In 1861, he carried off a local Crimean girl, the daughter of a Greek merchant, from Feodosiya, eventually marrying her.

He later lived in various Ottoman towns as a Russian consular agent, devoting his leisure time to writing oriental fiction on many themes, some of which included a condemnation of anti-homosexuality and implied that he may have been bisexual. In the summer of 1871, after praying to the Virgin Mary, he was cured of cholera and dysentery and promised Her to take monastic vows. Later that fall, he moved to the Russian monastery on Mount Athos. In 1880, he moved to the censorship department in Moscow, where he published several acclaimed analyses of Leo Tolstoy's novels.

Seven years later, he secretly took the tonsure at the Optina monastery, famous for its startsy.
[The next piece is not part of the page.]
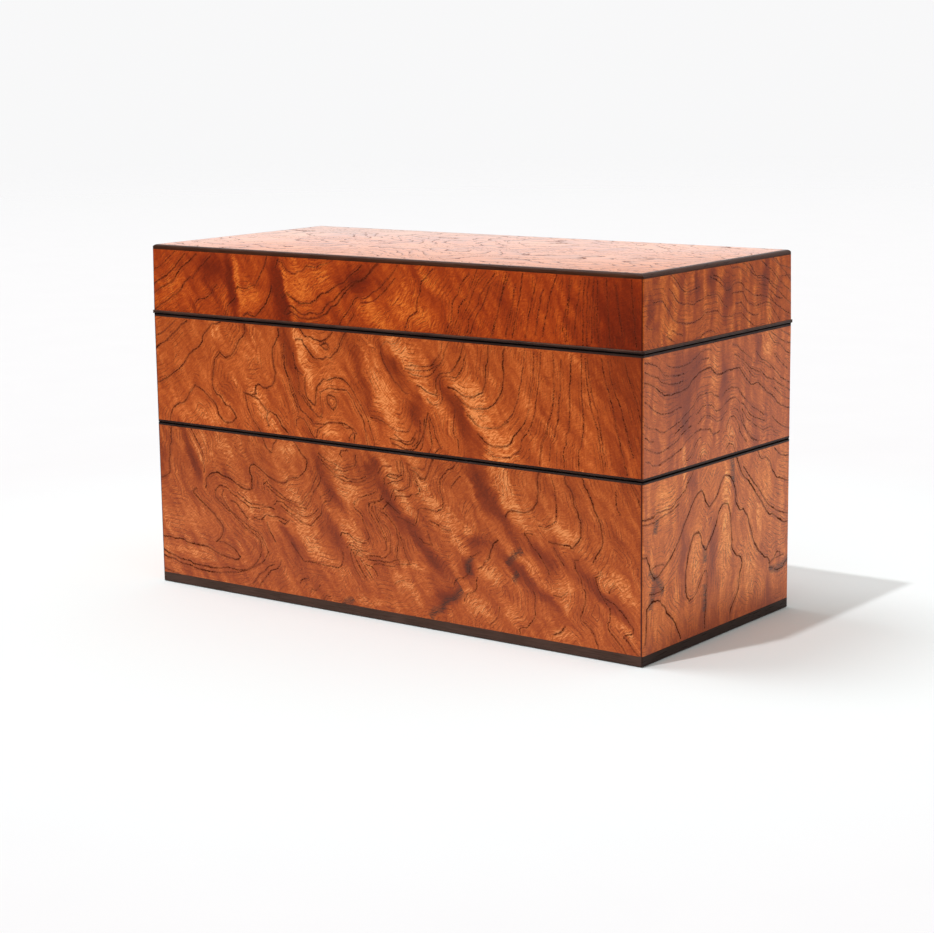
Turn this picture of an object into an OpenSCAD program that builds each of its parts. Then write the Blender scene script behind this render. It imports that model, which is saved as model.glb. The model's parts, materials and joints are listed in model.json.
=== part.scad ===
// Two-tier stacking box with a lift-off lid, in figured wood edged with dark wood.
// Millimetres. The origin is the middle of the footprint, +Z is up and -Y is the front.

/* [Overall] */
// Width of the box across its long front face
box_w = 303; // [220:1:420]
// Depth of the box from its front face to its back face
box_d = 136; // [100:1:300]

/* [Heights] */
// Height of the lower tier, from the surface it stands on to its rim
lower_tier_h = 86.2; // [60:0.1:140]
// Height of the upper tier, from the mid seam to its rim
upper_tier_h = 57.8; // [40:0.1:110]
// Height of the lid, from the upper tier's rim to the flat of its top
lid_h = 36; // [24:0.1:60]

/* [Boards and panels] */
// Thickness of the side boards
board_t = 8; // [7:0.5:12]
// Thickness of the two bottom panels
panel_t = 5; // [4:0.5:8]
// Thickness of the tongue round a bottom panel, flush with the panel's upper face
tongue_t = 3; // [2:0.5:4]
// Depth of the groove that holds a tongue
groove_depth = 4; // [2:0.5:5]
// Room between a tongue's edge and the bottom of its groove, for the wood to swell
panel_play = 0.3; // [0.2:0.1:0.8]
// Wood left below the groove in the lower tier's boards
groove_toe = 3.5; // [2:0.5:6]
// Thickness of the lid's top panel
top_panel_t = 6; // [4:0.5:9]
// How far the lid's faces lean in between its rim and its top
lid_lean = 0.36; // [0.1:0.02:1]
// Rounding of the box's upright corners
arris_r = 0.9; // [0.4:0.1:1.5]

/* [Dark edging] */
// Height of the base rails
base_rail_h = 5; // [3:0.5:8]
// Rounding along the base rails' lower outer edge
base_round = 0.7; // [0.3:0.1:1.5]
// Height of each of the two strips that meet at the mid seam
seam_edging_h = 1.4; // [1:0.1:3]
// Chamfer on those two strips, which makes the V along the mid seam
seam_chamfer = 0.5; // [0.2:0.1:0.8]
// Height of the strip along the upper tier's rim
rim_edging_h = 1.5; // [1:0.1:3]
// Rounding along that strip's upper outer edge
rim_round = 0.6; // [0.2:0.1:0.9]
// Height of the beaded strip along the lid's rim
bead_h = 1.7; // [1.2:0.1:3]
// How far the bead stands proud of the box's faces, as a lip for the fingertips
bead_out = 0.7; // [0.3:0.1:1]
// Width and height of the square strip round the lid's top
top_edging = 2.4; // [2.2:0.1:4]
// Rounding along that strip's upper outer edge
top_round = 2; // [0.6:0.1:2]

/* [Inner lips] */
// Thickness of the lip strips inside the two tiers
lip_t = 3; // [2:0.5:5]
// How far a lip stands above its tier's rim
lip_h = 5.5; // [3:0.5:9]
// How far a lip reaches down inside its tier
lip_depth = 12; // [8:1:20]
// Gap between a lip and the boards of the tier or lid that drops over it
lip_clearance = 0.3; // [0.2:0.05:0.8]
// Gap between the lower tier's lip and the underside of the upper tier's panel
lip_headroom = 1; // [0.5:0.5:3]
// Chamfer that leads a tier or the lid onto a lip
lip_lead = 1; // [0.5:0.1:1.5]

/* [Corner splines] */
// Thickness of the hidden splines in the mitred corners
spline_t = 2; // [1:0.5:2.5]
// Width of a spline across its mitre
spline_w = 7; // [4:0.5:7]
// Distance from the inner corner to the middle of a spline, along the mitre
spline_inset = 4; // [2.5:0.5:4.5]
// Wood between the ends of a spline's slot and the nearest groove, rebate or edge
spline_stop = 4; // [2:0.5:5]
// Room at each end of a spline in its slot
spline_play = 0.2; // [0.1:0.1:0.5]

/* [Hidden] */
SIDES = ["front", "right", "back", "left"];

// Levels, from the surface that the box stands on
mid_z = lower_tier_h;
rim_z = mid_z + upper_tier_h;
top_z = rim_z + lid_h;
lid_face_z = rim_z + bead_h;
lid_board_top_z = top_z - top_edging;
lid_rebate_z = top_z - top_panel_t;
lower_groove_z = base_rail_h + groove_toe;
upper_groove_z = mid_z + lip_h + lip_headroom + panel_t - tongue_t;
// Inward lean of the lid's faces for each millimetre of height
lean_rate = lid_lean / (top_z - lid_face_z);
// Distance from the box's nominal face to the top panel's edge
top_panel_inset = lid_lean + top_edging;
// Reach of a mitre cut beyond the deepest piece that it cuts
mitre_reach = board_t + lip_t + 1;
// How far a cutting shape runs past what it cuts
over = 1;
// Straight pieces that make a quarter of a rounding
arc_steps = 8;
figured_wood = [0.64, 0.33, 0.17];
dark_wood = [0.20, 0.14, 0.12];
inner_wood = [0.72, 0.48, 0.30];

// Points of an arc about [x, y] with radius r, from angle a to angle b
function arc(x, y, r, a, b) =
    let (n = max(2, round(arc_steps * abs(b - a) / 90)))
    [for (i = [0:n]) let (t = a + (b - a) * i / n) [x + r * cos(t), y + r * sin(t)]];

// Width of the box along one side, and its depth behind that side
function side_w(side) = side % 2 == 0 ? box_w : box_d;
function side_d(side) = side % 2 == 0 ? box_d : box_w;

// Plan of one mitred side piece that lies against the face at -Y. It stands out of the box by
// out, reaches in by reach, and has its half of each corner's rounding r
function side_plan(w, d, out, reach, r) =
    let (a = w / 2 + out, b = d / 2 + out, corner = arc(a - r, r - b, r, -90, -45))
    concat(
        corner,
        [[w / 2 - reach, reach - d / 2], [reach - w / 2, reach - d / 2]],
        [for (i = [len(corner) - 1:-1:0]) [-corner[i][0], corner[i][1]]]
    );

// Turns a piece that was made for the front to one of the four sides
module to_side(side) rotate([0, 0, 90 * side]) children();

// A strip with a section drawn as [distance in from the face, height]
module strip(side, section, z)
    translate([-side_w(side) / 2 - over, -side_d(side) / 2, z])
        rotate([90, 0, 90])
            linear_extrude(height = side_w(side) + 2 * over)
                polygon(section);

// The upright prism over the plan of a mitred side piece
module mitre_prism(side, z0, z1, out = 0, reach = mitre_reach, r = arris_r)
    translate([0, 0, z0])
        linear_extrude(height = z1 - z0)
            polygon(side_plan(side_w(side), side_d(side), out, reach, r));

// A mitred strip of the given section, from level z0 to level z1
module mitred_strip(side, section, z0, z1, out = 0)
    to_side(side)
        intersection() {
            strip(side, section, z0);
            mitre_prism(side, z0, z1, out, mitre_reach, arris_r + out);
        }

// One solid at each corner of a side, made for its right-hand end
module both_ends() {
    children();
    mirror([1, 0, 0]) children();
}

// An upright bar across the mitre at the right-hand end of the front
module spline_bar(side, z0, z1, play)
    translate([side_w(side) / 2 - board_t, board_t - side_d(side) / 2, z0 + play])
        rotate([0, 0, -45])
            translate([spline_inset - spline_t / 2, -spline_w / 2, 0])
                cube([spline_t, spline_w, z1 - z0 - 2 * play]);

// The bars of all four corners
module corner_splines(z0, z1)
    color(inner_wood)
        for (side = [0, 2])
            to_side(side)
                both_ends()
                    spline_bar(side, z0, z1, spline_play);

// Levels between which a tier's splines lie, and those of the lid
function lower_spline_z() = [lower_groove_z + tongue_t + spline_stop, mid_z - seam_edging_h - spline_stop];
function upper_spline_z() = [upper_groove_z + tongue_t + spline_stop, rim_z - rim_edging_h - spline_stop];
function lid_spline_z() = [lid_face_z + spline_stop, lid_rebate_z - spline_stop];

// A side board of a tier, with the panel's groove and its spline slots
module tier_board(side, z0, z1, groove_z, spline_z)
    color(figured_wood)
        to_side(side)
            difference() {
                mitre_prism(side, z0, z1, 0, board_t);
                translate([-side_w(side) / 2, board_t - groove_depth - side_d(side) / 2, groove_z])
                    cube([side_w(side), groove_depth + over, tongue_t]);
                both_ends() spline_bar(side, spline_z[0], spline_z[1], 0);
            }

// A bottom panel with a tongue all round, held in the boards' grooves
module bottom_panel(groove_z) {
    tongue_in = board_t - groove_depth + panel_play;
    body_in = board_t + panel_play;
    color(inner_wood) {
        translate([tongue_in - box_w / 2, tongue_in - box_d / 2, groove_z])
            cube([box_w - 2 * tongue_in, box_d - 2 * tongue_in, tongue_t]);
        if (panel_t > tongue_t)
            translate([body_in - box_w / 2, body_in - box_d / 2, groove_z + tongue_t - panel_t])
                cube([box_w - 2 * body_in, box_d - 2 * body_in, panel_t - tongue_t]);
    }
}

// A lip strip inside a tier's mouth, which locates the tier or lid above
module lip(side, z) {
    free_in = board_t + lip_clearance;
    color(inner_wood)
        mitred_strip(side, [
            [board_t, 0],
            [board_t + lip_t, 0],
            [board_t + lip_t, lip_depth + lip_h],
            [free_in + lip_lead, lip_depth + lip_h],
            [free_in, lip_depth + lip_h - lip_lead],
            [free_in, lip_depth],
            [board_t, lip_depth]
        ], z - lip_depth, z + lip_h);
}

// A dark rail under the lower tier's boards, which the box stands on
module base_rail(side)
    color(dark_wood)
        mitred_strip(side, concat(
            arc(base_round, base_round, base_round, 180, 270),
            [[board_t, 0], [board_t, base_rail_h], [0, base_rail_h]]
        ), 0, base_rail_h);

// The strip on the lower tier's rim, chamfered along the mid seam
module lower_top_edging(side)
    color(dark_wood)
        mitred_strip(side, [
            [0, 0],
            [board_t, 0],
            [board_t, seam_edging_h],
            [seam_chamfer, seam_edging_h],
            [0, seam_edging_h - seam_chamfer]
        ], mid_z - seam_edging_h, mid_z);

// The strip under the upper tier's boards, chamfered along the mid seam
module upper_bottom_edging(side)
    color(dark_wood)
        mitred_strip(side, [
            [seam_chamfer, 0],
            [board_t, 0],
            [board_t, seam_edging_h],
            [0, seam_edging_h],
            [0, seam_chamfer]
        ], mid_z, mid_z + seam_edging_h);

// The strip on the upper tier's rim
module upper_top_edging(side)
    color(dark_wood)
        mitred_strip(side, concat(
            [[0, 0], [board_t, 0], [board_t, rim_edging_h]],
            arc(rim_round, rim_edging_h - rim_round, rim_round, 90, 180)
        ), rim_z - rim_edging_h, rim_z);

// The strip along the lid's rim, with a half-round bead for the fingertips
module lid_rim_edging(side)
    color(dark_wood)
        mitred_strip(side, concat(
            [[board_t, 0], [board_t, bead_h]],
            arc(bead_h / 2 - bead_out, bead_h / 2, bead_h / 2, 90, 270)
        ), rim_z, lid_face_z, bead_out);

// What the rounding takes off the lid's leaning corner at the right-hand end of a side
module leaning_arris_cut(side)
    translate([side_w(side) / 2, -side_d(side) / 2, lid_face_z])
        rotate(a = atan(lean_rate * sqrt(2)), v = [-1, -1, 0])
            translate([0, 0, -over])
                linear_extrude(height = lid_h + 2 * over)
                    polygon(concat(
                        arc(-arris_r, arris_r, arris_r, -90, 0),
                        [[over, arris_r], [over, -over], [-arris_r, -over]]
                    ));

// A mitred piece of the lid's leaning side, from level z0 to level z1
module lid_side_piece(side, section, z0, z1)
    to_side(side)
        difference() {
            intersection() {
                strip(side, section, lid_face_z);
                mitre_prism(side, z0, z1, over, mitre_reach, over);
            }
            both_ends() leaning_arris_cut(side);
            both_ends() spline_bar(side, lid_spline_z()[0], lid_spline_z()[1], 0);
        }

// A side board of the lid, rebated for the top panel and thin where it backs the top edging
module lid_board(side) {
    rebate = lid_rebate_z - lid_face_z;
    shoulder = lid_board_top_z - lid_face_z;
    color(figured_wood)
        lid_side_piece(side, [
            [0, 0],
            [board_t, 0],
            [board_t, rebate],
            [top_panel_inset, rebate],
            [top_panel_inset, shoulder],
            [lean_rate * shoulder, shoulder]
        ], lid_face_z, lid_board_top_z);
}

// The rounded strip round the lid's top
module lid_top_edging(side) {
    shoulder = lid_board_top_z - lid_face_z;
    crown = top_z - lid_face_z;
    color(dark_wood)
        lid_side_piece(side, concat(
            [
                [lean_rate * shoulder, shoulder],
                [top_panel_inset, shoulder],
                [top_panel_inset, crown]
            ],
            arc(lid_lean + top_round, crown - top_round, top_round, 90, 180)
        ), lid_board_top_z, top_z);
}

// The lid's top, let in flush with the edging round it
module lid_top_panel()
    color(figured_wood)
        translate([top_panel_inset - box_w / 2, top_panel_inset - box_d / 2, lid_rebate_z])
            cube([box_w - 2 * top_panel_inset, box_d - 2 * top_panel_inset, top_panel_t]);

module lower_board(side)
    tier_board(side, base_rail_h, mid_z - seam_edging_h, lower_groove_z, lower_spline_z());

module upper_board(side)
    tier_board(side, mid_z + seam_edging_h, rim_z - rim_edging_h, upper_groove_z, upper_spline_z());

module lower_bottom_panel() bottom_panel(lower_groove_z);

module upper_bottom_panel() bottom_panel(upper_groove_z);

module lower_lip(side) lip(side, mid_z);

module upper_lip(side) lip(side, rim_z);

module lower_corner_splines() corner_splines(lower_spline_z()[0], lower_spline_z()[1]);

module upper_corner_splines() corner_splines(upper_spline_z()[0], upper_spline_z()[1]);

module lid_corner_splines() corner_splines(lid_spline_z()[0], lid_spline_z()[1]);

for (i = [0:3]) {
    lower_board(i);
    base_rail(i);
    lower_top_edging(i);
    lower_lip(i);
    upper_board(i);
    upper_bottom_edging(i);
    upper_top_edging(i);
    upper_lip(i);
    lid_board(i);
    lid_rim_edging(i);
    lid_top_edging(i);
}
lower_bottom_panel();
lower_corner_splines();
upper_bottom_panel();
upper_corner_splines();
lid_top_panel();
lid_corner_splines();
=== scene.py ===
"""The looks of a two-tier stacking box in figured, lacquered wood with dark edging.

The wood's ring lines and its light and dark bands are drawn on each face in millimetres,
with the face's width as the first number and the height as the second.
"""

import functools
import json
import math

import bpy
from mathutils import Matrix, Vector

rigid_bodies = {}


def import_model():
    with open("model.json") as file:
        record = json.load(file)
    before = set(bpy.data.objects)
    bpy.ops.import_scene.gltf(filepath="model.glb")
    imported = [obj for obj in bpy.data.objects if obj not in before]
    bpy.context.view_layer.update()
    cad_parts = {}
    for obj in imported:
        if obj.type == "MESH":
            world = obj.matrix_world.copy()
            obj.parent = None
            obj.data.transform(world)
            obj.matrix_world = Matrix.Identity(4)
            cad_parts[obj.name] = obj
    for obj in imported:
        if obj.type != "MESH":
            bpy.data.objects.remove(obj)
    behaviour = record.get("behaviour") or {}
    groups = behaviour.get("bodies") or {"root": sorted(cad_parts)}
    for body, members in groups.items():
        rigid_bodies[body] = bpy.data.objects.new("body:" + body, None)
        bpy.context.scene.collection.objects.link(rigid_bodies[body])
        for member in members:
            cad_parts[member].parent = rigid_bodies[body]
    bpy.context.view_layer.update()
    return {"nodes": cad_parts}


for leftover in list(bpy.data.objects):
    bpy.data.objects.remove(leftover)
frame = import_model()

# The camera, solved from the straight edges of the photographed box, in metres and degrees
CAMERA_AT = Vector((0.681465, -0.903220, 0.281797))
CAMERA_AZIMUTH = 36.967
CAMERA_ELEVATION = 10.752
CAMERA_ROLL = -0.710
FOCAL_PIXELS = 2237.76
IMAGE_WIDTH = 934
SENSOR_WIDTH = 36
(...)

He died as a monk in the Troitse-Sergiyeva Lavra.

Works and political thought 

Leontiev's most remarkable book is a volume of essays, The East, Russia, and Slavdom (1885–1886). Like Nikolay Danilevsky and Fyodor Dostoyevsky before him, he was ill at ease with the Western consumer society and the cult of material prosperity. Leontiev regarded traditional Russian Byzantinism as a blessing and a strong antidote against further liberalisation of the country's society. His aesthetic and political theories had some similarities to those of Friedrich Nietzsche and Oswald Spengler. Preceding the latter's theory of the cyclical nature of civilizations and The Decline of the West by several decades, Leontiev proposed that all societies undergo a state of flowering and increasing complexity followed by one of "secondary simplification", decay and, ultimately, death. Leontiev felt that the West had reached the beginning of secondary simplification.

A pessimist, Leontiev made several predictions that turned out to come true. He prophesied that in the 20th century, there would be a bloody revolution in Russia led by an "anti-Christ" that would be socialist and tyrannical in nature and whose rulers would wield even more power than their tsarist predecessors. He said, "Socialism is the feudalism of the future". He felt that only the harshest reaction could prevent that scenario.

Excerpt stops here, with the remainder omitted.